ブラウザにドラッグ&ドロップするだけで写真のアップが完了

 大量の画像を一括でアップロードするなら、やはりPCが便利だ。ケータイで撮った写真をmicroSDカード経由でPCにコピーし、そこからSkyDriveに上げていけば、1枚1枚メールで送るよりもはるかに素早く処理できる。PC版のSkyDriveでは、マイクロソフトのSilver Lightをインストールしてあれば、ドラッグ&ドロップで画像を扱うことが可能。容量や利用中の回線にもよるが、500万画素の写真20~30枚程度なら1~2分でアップロードが完了する。

 PC版のSkyDriveはスライドショーの機能も備えており、撮った写真を大画面で楽しむのにも打ってつけだ。写真のアルバム間移動や名前の変更などは、PC版だけの機能。投稿用アドレスのルール変更なども行える。また、アクセス許可の変更は、PC版の方が柔軟にできる。パブリックと非公開の間に、「一部の友だち」「友だち」「自分の友だちと、友だちの友だち」があり、さらに表示と編集のアクセス権限も選べる。あくまでPC版がベースで発展してきたサービスだけに、できることの範囲はこちらの方がはるかに広い。SkyDriveはケータイ専用のストレージというより、PCと合わせて使うものだと考えておいた方がよさそうだ。

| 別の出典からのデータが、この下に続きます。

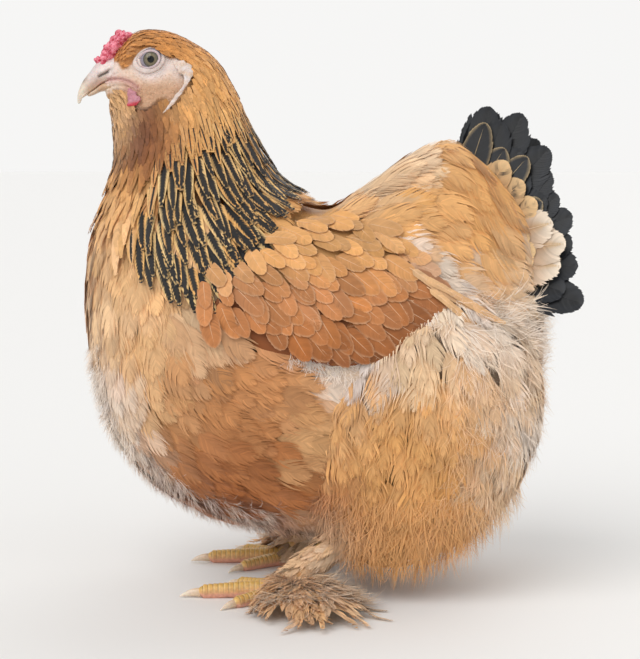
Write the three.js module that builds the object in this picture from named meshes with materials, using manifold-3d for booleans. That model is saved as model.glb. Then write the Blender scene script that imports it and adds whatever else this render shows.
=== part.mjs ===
// A brahma hen, buff with a black-striped hackle and a black tail, standing at rest in life size.
// Millimetres, +Z up. The beak points along -X and the bird's left side faces -Y. The floor is z = 0.
import * as THREE from "three";
import { mergeVertices } from "three/addons/utils/BufferGeometryUtils.js";
import Module from "manifold-3d";

const wasm = await Module();
wasm.setup();

// Driving sizes
const GAP = 0.3;
const SIDES = { left: -1, right: 1 };

// The body from beak to vent, as flat sections across it: the under or breast point and the upper or
// back point as x and z, the half width, and how much fuller the section is below than above.
const BODY_START = [-156.9, 351.1];
const BODY_END = [142.2, 173.6];
const BODY = [
  [[-154.1, 337.4], [-150.8, 367.7], 9, -0.05],
  [[-154.6, 332.5], [-144.8, 375.5], 12.2, -0.1],
  [[-153.7, 327.6], [-133.9, 384.3], 16, -0.1],
  [[-152.8, 322.7], [-115.2, 384.3], 19, -0.08],
  [[-152.4, 315.8], [-96.5, 376.5], 22, -0.05],
  [[-151.5, 306], [-79.9, 363.8], 26, 0],
  [[-151.6, 294.2], [-68.1, 343.3], 29, 0],
  [[-155.7, 279.3], [-59.3, 322.7], 34, 0],
  [[-161.9, 260.5], [-49.5, 302], 42, 0],
  [[-169.2, 236.7], [-36.7, 282.3], 54, 0.05],
  [[-170.6, 198.7], [-19.8, 271.4], 68, 0.08],
  [[-167.2, 153.5], [-4.9, 267.5], 77, 0.1],
  [[-155.7, 110], [4, 268.4], 82, 0.12],
  [[-128.8, 75.4], [12.9, 274.4], 84, 0.15],
  [[-89.7, 50.8], [26.8, 283.3], 86, 0.18],
  [[-44.3, 38.5], [45.6, 295.1], 86, 0.2],
  [[9.3, 33.4], [64.4, 305], 84, 0.22],
  [[57.8, 39.5], [81.2, 309.9], 80, 0.24],
  [[96.1, 55.9], [107.1, 292.2], 73, 0.24],
  [[122.1, 82.5], [130.1, 268.4], 62, 0.22],
  [[137.8, 117.1], [147.3, 241.6], 47, 0.18],
];
const HEAD_END = 4.6;
const NECK_END = 9;
const SIDE_POWER = 0.92;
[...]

 さらに、マイクロソフトは、PC向けに「フォトギャラリー」というソフトを公開している。このソフトをインストールしておけば、写真の加工がさらにスムーズになる。編集機能も備えており、明るさやコントラスト、露出、色調整、トリミングなどが可能。顔を自動的に認識して、「人物タグ」を付けることもできる。もちろん、SkyDriveへのアップロードにも対応。Web版よりも、さらに踏み込んで写真を管理したい人にはオススメだ。


アクセス許可もケータイ版より細かく設定できるWindows Liveのアカウントと連携した「フォトギャラリー」

 このように多彩な機能を誇るPC版に対し、ケータイ版のSkyDriveは写真をアップロードして、閲覧するという基本に特化したサービスだ。撮ってすぐにアップロードできるというのは確かにケータイのメリットだが、一方で画面のサイズを考えると、必ずしも編集や加工に向いているとは言いがたい。だからこそ、ケータイ向けは、あえて機能を盛り込んでシンプルにしてあるのだろう。その分、操作性がよく、気軽に使える。まだ、ケータイでフォトストレージを利用したことがない人も、ぜひSkyDriveで最初の一歩を踏み出してみてほしい。